Leviticus 18:11 - Ellicott's Commentary On The Whole Bible

Bible Comments

Thy father’s wife’s daughter. — If this clause stood alone it would denote the daughter of a man’s stepmother by another or previous husband, since “father’s wife” in Hebrew always denotes stepmother (see Leviticus 18:8; Leviticus 20:11; Deuteronomy 23:1, Deut. 26:20), in which case the man and the maiden, though no blood relations at all, would be forbidden to each other by virtue of the damsel’s mother having married the man’s father. It would thus differ from Leviticus 18:9, where the maiden is a half-sister either by the same father or the same mother.

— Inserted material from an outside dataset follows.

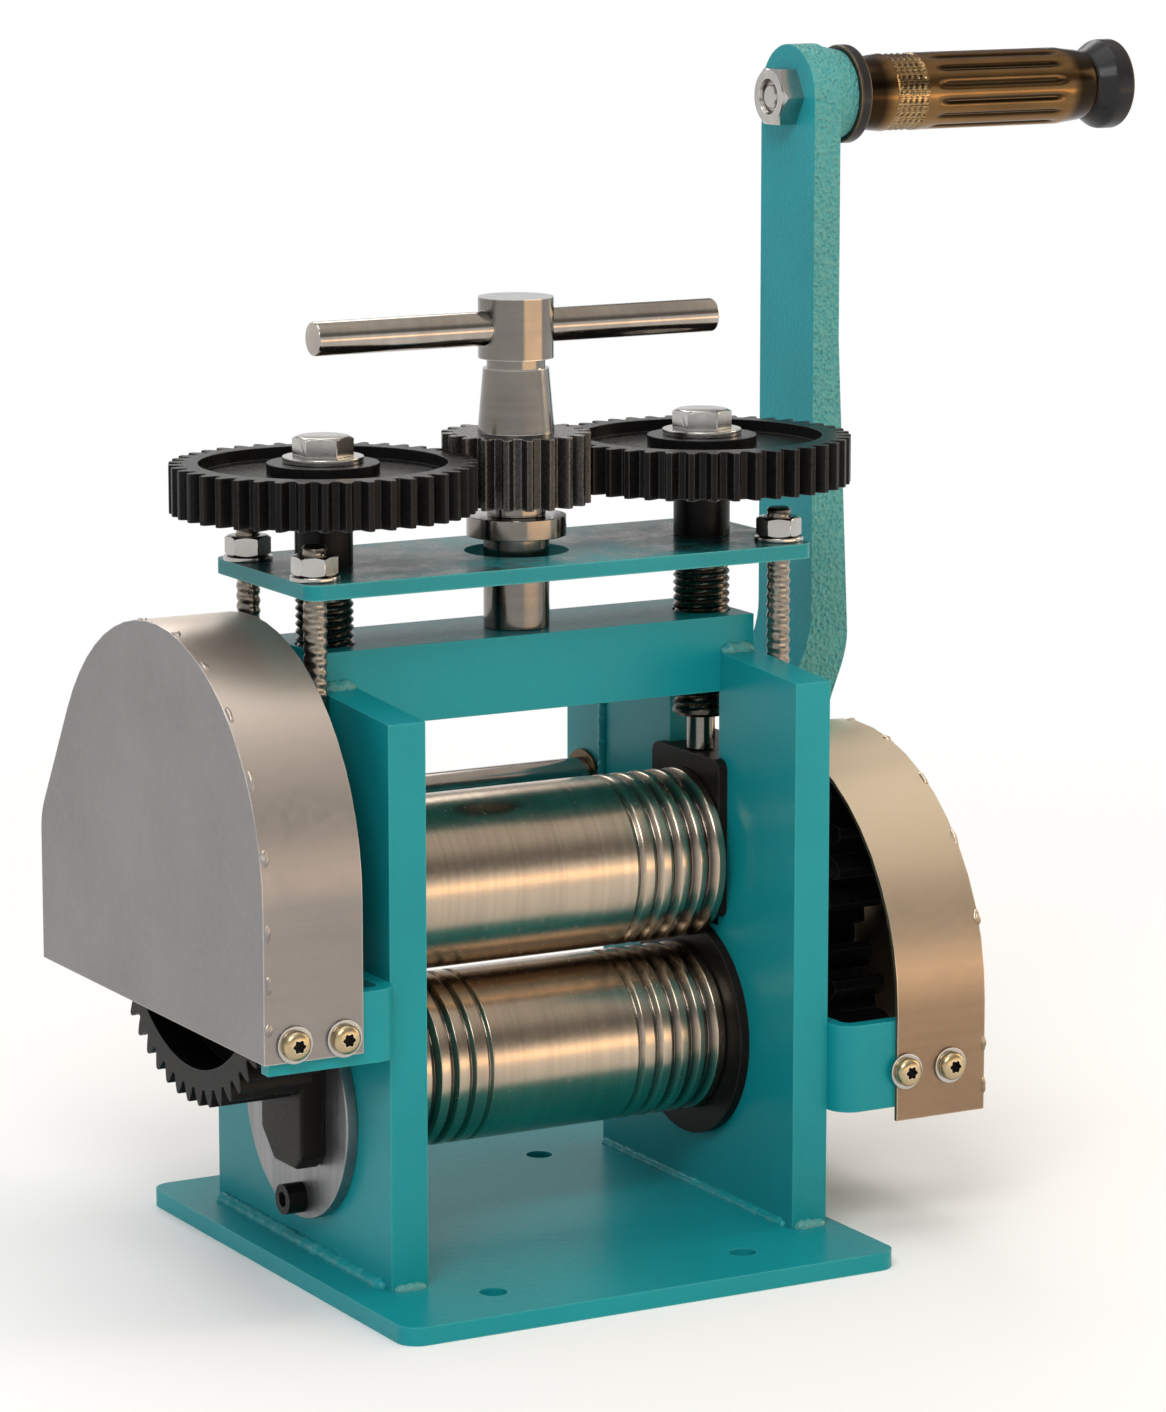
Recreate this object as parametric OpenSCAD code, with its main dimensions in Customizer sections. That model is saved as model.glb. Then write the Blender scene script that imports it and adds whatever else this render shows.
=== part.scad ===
// Hand-cranked jewellers rolling mill, all lengths in millimetres.
// Origin: centre of the four bench-bolt holes, on the underside of the base.
// X runs along the rollers, +X to the crank; -Y is the side the metal is fed in; +Z is up.

/* [Frame] */
// Clear width between the side plates
gap_w = 134; // [126:1:150]
// Thickness of each side plate
plate_t = 13; // [13:0.5:15]
// Depth of each side plate, front to back
plate_d = 126; // [122:1:128]
// Distance of the plates' front edge from the roller axis
post_front = 64.5; // [62:0.5:67]
// Height of the plates' front ears above the bench
ear_z = 187; // [182:1:192]
// Rise of the ears from the front edge to the beam
ear_rise = 3.3; // [1:0.1:5]
// Width of the slot for the upper bearing block
slot_w = 32; // [30:0.5:33]
// Depth of the cross beam
beam_d = 40; // [38:1:46]
// Height of the cross beam
beam_h = 25; // [22:1:28]
// Underside of the beam above the bench
beam_z = 177; // [175:1:180]
// Distance of the beam's front face from the roller axis
beam_front = 16.5; // [16.5:0.1:18]

/* [Base] */
// Thickness of the base plate
base_t = 6; // [5:0.5:8]
// Base left of the left plate
base_left = 14.3; // [8:0.1:24]
// Base right of the right plate
base_right = 4.5; // [0.5:0.5:12]
// Base in front of the plates
base_front = 38; // [30:1:48]
// Base behind the plates
base_rear = 25; // [12:0.2:30]
// Corner radius of the base
base_r = 7; // [3:0.5:12]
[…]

Begotten of thy father. — Literally, the birth, or offspring of thy father (see Leviticus 18:9), that is, though the daughter of the stepmother, she is begotten by the same father, and hence is his half-sister on the father’s side, which is exactly the same case already prohibited in the first clause of Leviticus 18:9. Hence to avoid a senseless repetition of the same prohibition we must either regard this clause as having crept into the text from a marginal gloss, or we must correct the first letter of the disjunctive particle in Leviticus 18:9, which would make it “the nakedness of thy sister, the daughter of thy father and the daughter of thy mother.” Accordingly, Leviticus 18:9 prohibits marriage with a full sister, whilst the verse before us forbids it with a half-sister. The latter is the more probable, since intermarriage between entire stepbrother and stepsister has always been, and still is, legitimate among the Jews.

Leviticus 18:11

11 The nakedness of thy father's wife's daughter, begotten of thy father, she is thy sister, thou shalt not uncover her nakedness.